*Given data*.
--- begin ---

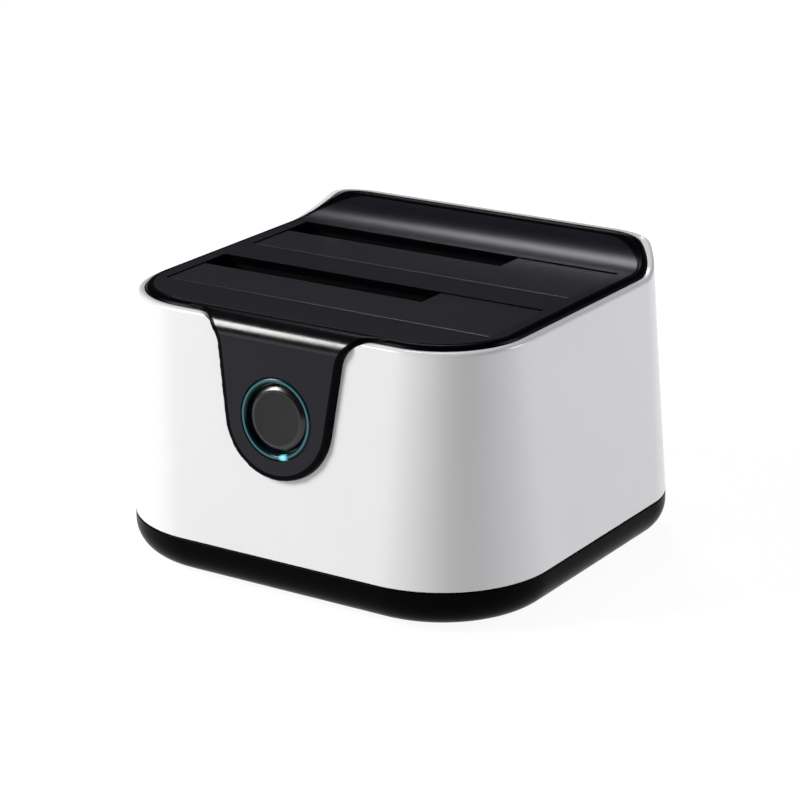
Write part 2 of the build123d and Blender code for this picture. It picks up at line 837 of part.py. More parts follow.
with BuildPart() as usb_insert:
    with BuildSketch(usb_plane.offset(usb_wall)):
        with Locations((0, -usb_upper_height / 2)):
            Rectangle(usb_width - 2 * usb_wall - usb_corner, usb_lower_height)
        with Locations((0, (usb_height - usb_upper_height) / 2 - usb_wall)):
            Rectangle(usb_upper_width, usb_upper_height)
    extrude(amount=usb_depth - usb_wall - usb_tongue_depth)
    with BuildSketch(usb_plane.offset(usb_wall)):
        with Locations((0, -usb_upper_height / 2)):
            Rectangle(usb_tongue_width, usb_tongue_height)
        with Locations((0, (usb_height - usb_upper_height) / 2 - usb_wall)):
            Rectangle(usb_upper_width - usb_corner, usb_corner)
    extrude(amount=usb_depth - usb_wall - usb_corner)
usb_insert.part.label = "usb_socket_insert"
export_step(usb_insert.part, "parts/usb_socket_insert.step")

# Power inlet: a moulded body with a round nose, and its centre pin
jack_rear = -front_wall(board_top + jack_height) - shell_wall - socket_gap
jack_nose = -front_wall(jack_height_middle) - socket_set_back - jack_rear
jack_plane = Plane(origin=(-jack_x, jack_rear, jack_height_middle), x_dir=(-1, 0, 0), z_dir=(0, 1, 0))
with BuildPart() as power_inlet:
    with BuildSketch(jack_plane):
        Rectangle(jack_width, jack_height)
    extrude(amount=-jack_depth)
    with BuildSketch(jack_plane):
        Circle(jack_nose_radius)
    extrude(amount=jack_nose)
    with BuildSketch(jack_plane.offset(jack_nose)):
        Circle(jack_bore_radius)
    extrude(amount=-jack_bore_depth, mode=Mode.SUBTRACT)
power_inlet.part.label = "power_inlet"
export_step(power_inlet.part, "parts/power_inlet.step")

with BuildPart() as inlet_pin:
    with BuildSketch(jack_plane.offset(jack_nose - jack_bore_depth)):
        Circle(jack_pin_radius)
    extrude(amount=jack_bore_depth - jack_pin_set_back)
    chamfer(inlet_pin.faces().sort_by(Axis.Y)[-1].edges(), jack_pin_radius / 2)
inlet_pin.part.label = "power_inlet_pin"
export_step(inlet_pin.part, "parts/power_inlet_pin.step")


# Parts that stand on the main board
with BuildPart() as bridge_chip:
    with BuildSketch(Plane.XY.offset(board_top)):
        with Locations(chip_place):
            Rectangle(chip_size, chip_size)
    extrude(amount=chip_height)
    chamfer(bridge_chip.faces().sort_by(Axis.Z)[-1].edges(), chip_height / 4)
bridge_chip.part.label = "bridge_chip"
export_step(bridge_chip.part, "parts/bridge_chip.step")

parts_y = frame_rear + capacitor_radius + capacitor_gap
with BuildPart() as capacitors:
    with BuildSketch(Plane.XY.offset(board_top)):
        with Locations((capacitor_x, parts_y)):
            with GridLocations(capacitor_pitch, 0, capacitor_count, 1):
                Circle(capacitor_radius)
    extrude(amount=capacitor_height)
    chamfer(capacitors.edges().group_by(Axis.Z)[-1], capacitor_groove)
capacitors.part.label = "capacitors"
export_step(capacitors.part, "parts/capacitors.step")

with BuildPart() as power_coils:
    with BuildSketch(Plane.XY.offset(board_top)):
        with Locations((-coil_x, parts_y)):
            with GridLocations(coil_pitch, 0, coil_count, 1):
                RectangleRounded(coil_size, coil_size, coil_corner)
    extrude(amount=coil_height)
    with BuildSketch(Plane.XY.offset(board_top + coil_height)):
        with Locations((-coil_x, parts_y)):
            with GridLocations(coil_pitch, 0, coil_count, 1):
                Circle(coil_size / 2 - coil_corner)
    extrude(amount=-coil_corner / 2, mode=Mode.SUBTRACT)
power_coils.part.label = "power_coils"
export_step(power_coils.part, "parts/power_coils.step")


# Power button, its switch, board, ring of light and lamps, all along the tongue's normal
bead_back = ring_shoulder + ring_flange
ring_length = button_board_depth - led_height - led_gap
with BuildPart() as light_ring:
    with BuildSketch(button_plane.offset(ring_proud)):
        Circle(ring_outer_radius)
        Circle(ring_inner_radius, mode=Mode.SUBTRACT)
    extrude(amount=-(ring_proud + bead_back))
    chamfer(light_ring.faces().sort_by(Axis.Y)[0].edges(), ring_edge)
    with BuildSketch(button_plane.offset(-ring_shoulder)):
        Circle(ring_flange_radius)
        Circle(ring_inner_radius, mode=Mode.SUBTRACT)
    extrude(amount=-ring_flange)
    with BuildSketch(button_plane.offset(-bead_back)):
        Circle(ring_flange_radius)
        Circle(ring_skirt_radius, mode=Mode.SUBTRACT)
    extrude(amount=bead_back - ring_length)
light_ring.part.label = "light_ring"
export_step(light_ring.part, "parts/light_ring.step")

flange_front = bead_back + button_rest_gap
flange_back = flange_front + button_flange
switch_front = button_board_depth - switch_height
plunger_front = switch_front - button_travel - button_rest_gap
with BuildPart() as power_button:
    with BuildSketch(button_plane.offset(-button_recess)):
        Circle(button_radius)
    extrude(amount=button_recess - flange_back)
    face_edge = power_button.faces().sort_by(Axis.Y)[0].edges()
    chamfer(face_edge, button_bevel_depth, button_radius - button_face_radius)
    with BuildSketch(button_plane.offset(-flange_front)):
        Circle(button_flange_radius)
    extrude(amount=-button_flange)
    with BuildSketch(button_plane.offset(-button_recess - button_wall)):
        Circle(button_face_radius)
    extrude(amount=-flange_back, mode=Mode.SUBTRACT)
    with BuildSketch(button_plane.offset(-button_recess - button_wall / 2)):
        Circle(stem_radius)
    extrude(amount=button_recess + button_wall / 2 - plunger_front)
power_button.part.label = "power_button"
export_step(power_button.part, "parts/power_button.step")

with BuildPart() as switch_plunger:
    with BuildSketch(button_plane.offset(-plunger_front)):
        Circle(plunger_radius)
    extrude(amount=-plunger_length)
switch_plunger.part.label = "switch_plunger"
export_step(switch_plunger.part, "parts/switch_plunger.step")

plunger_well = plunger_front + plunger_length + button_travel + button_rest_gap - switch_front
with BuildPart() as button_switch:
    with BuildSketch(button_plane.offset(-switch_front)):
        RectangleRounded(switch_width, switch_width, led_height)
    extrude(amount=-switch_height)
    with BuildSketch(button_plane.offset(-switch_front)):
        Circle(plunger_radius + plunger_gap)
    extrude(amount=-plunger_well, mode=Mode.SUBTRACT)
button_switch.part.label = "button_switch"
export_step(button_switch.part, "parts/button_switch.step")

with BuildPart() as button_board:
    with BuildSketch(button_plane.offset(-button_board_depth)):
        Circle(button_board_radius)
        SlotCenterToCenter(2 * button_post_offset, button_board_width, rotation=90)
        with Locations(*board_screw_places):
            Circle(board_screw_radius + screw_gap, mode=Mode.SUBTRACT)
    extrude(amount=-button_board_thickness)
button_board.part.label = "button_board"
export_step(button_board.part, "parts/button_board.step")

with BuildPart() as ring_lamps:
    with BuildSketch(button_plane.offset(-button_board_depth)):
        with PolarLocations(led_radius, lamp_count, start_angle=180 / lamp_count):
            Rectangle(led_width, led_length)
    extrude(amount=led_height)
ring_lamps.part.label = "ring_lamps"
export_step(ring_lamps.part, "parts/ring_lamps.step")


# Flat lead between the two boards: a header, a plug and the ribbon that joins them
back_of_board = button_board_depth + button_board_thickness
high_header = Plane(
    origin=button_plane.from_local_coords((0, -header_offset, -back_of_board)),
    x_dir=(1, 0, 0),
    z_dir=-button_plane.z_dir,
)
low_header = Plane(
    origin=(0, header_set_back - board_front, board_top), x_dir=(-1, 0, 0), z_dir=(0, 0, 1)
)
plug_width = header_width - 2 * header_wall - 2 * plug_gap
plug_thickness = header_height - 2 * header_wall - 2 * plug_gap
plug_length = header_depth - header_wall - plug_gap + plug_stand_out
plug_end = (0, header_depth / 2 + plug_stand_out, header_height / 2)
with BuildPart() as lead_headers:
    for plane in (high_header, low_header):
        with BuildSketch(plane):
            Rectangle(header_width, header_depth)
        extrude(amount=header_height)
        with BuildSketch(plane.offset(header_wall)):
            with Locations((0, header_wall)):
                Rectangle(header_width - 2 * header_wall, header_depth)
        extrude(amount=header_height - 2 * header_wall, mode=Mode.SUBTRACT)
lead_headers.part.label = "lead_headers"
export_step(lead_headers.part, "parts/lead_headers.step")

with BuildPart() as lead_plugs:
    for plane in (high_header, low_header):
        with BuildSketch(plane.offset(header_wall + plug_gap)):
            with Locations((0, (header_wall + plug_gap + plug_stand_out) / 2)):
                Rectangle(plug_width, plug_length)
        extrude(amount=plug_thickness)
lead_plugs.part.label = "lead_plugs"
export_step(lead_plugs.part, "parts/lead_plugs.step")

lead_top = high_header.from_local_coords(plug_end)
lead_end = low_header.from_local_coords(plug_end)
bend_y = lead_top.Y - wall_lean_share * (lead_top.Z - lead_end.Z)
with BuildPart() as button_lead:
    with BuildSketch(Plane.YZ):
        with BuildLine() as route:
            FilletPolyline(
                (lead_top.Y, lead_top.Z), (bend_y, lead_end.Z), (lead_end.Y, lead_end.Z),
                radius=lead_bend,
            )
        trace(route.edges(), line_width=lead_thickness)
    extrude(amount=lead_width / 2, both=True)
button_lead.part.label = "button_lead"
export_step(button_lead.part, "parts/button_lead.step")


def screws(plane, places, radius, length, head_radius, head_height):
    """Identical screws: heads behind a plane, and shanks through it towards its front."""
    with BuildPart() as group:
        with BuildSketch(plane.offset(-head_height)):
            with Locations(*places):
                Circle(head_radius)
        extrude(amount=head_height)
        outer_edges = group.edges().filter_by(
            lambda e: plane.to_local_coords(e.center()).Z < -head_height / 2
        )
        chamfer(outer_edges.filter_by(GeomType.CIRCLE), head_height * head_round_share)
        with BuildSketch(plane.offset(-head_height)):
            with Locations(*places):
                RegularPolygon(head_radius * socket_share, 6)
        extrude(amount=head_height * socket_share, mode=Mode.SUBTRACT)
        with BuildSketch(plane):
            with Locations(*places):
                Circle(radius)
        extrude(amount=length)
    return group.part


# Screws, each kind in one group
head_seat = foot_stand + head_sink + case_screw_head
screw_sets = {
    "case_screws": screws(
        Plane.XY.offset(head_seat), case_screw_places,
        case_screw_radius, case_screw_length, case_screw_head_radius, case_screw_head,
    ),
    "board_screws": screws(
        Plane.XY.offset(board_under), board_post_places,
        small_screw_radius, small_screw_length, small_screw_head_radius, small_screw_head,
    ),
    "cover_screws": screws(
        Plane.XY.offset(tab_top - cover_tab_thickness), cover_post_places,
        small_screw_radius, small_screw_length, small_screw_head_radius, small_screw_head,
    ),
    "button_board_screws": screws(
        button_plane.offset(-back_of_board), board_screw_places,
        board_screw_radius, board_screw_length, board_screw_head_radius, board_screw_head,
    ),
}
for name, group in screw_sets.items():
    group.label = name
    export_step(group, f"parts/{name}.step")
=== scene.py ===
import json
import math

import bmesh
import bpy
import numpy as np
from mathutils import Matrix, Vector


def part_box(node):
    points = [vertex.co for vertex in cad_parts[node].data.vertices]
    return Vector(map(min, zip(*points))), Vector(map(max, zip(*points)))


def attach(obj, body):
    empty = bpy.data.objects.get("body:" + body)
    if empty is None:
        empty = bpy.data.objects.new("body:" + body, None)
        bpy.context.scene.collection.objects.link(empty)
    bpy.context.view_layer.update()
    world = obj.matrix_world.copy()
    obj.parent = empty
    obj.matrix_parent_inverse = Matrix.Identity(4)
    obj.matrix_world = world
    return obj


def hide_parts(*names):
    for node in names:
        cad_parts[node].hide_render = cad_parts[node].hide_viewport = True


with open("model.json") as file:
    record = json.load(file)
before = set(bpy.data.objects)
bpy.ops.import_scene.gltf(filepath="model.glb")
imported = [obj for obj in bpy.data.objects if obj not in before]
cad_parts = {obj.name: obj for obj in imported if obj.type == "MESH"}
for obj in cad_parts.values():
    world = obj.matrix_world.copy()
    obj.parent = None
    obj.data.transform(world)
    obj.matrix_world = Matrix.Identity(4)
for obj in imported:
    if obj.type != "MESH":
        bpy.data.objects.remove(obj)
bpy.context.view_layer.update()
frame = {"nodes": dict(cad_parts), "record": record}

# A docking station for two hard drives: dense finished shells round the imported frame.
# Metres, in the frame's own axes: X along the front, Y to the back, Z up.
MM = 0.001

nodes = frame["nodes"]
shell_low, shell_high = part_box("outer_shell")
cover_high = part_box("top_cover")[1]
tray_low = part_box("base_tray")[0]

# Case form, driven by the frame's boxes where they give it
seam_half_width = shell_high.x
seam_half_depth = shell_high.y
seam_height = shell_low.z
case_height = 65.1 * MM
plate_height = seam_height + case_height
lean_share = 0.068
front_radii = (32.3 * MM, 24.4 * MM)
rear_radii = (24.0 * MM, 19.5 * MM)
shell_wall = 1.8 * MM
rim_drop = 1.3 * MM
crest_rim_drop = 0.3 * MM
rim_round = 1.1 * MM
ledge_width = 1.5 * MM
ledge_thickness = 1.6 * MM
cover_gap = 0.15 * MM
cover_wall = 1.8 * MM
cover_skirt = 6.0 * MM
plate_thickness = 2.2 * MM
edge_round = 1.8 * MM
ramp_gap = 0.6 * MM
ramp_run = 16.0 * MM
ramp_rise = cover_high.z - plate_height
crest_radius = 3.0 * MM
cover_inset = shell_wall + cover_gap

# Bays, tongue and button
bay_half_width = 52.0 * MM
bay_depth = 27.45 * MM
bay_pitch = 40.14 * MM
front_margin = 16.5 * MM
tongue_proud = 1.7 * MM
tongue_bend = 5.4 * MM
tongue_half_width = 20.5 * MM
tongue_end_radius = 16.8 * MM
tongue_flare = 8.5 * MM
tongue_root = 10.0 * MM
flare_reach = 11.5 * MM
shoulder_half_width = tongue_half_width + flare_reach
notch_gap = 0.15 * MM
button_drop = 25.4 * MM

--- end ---
--- begin ---

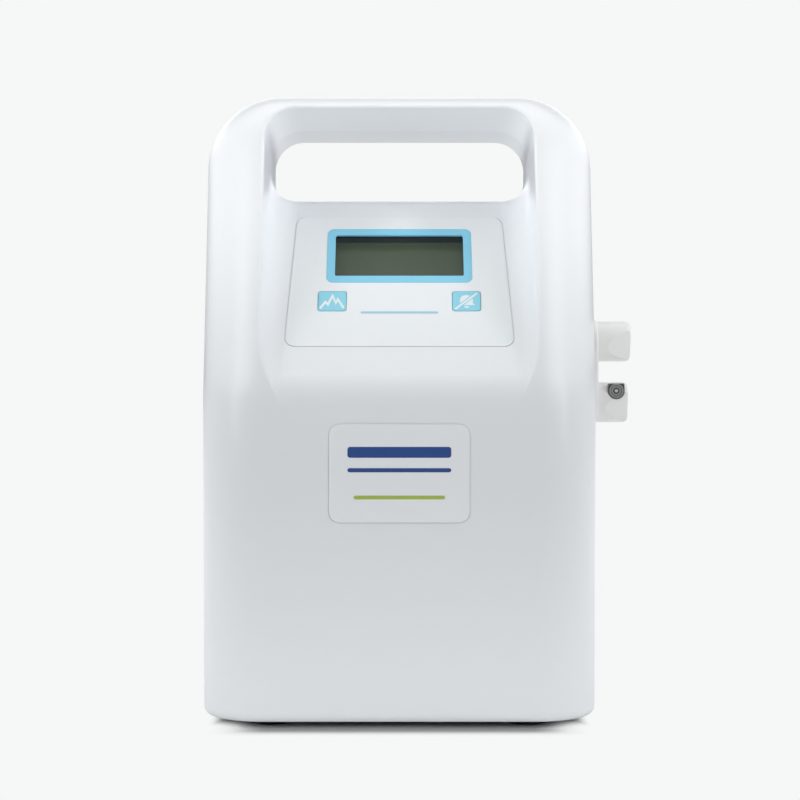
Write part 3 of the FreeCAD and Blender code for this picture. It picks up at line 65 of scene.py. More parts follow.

--- end ---

*Exercise objective*. Select all lines in the listing that include the word "context".

*Answer for the task*.
        bpy.context.scene.collection.objects.link(empty)
    bpy.context.view_layer.update()
bpy.context.view_layer.update()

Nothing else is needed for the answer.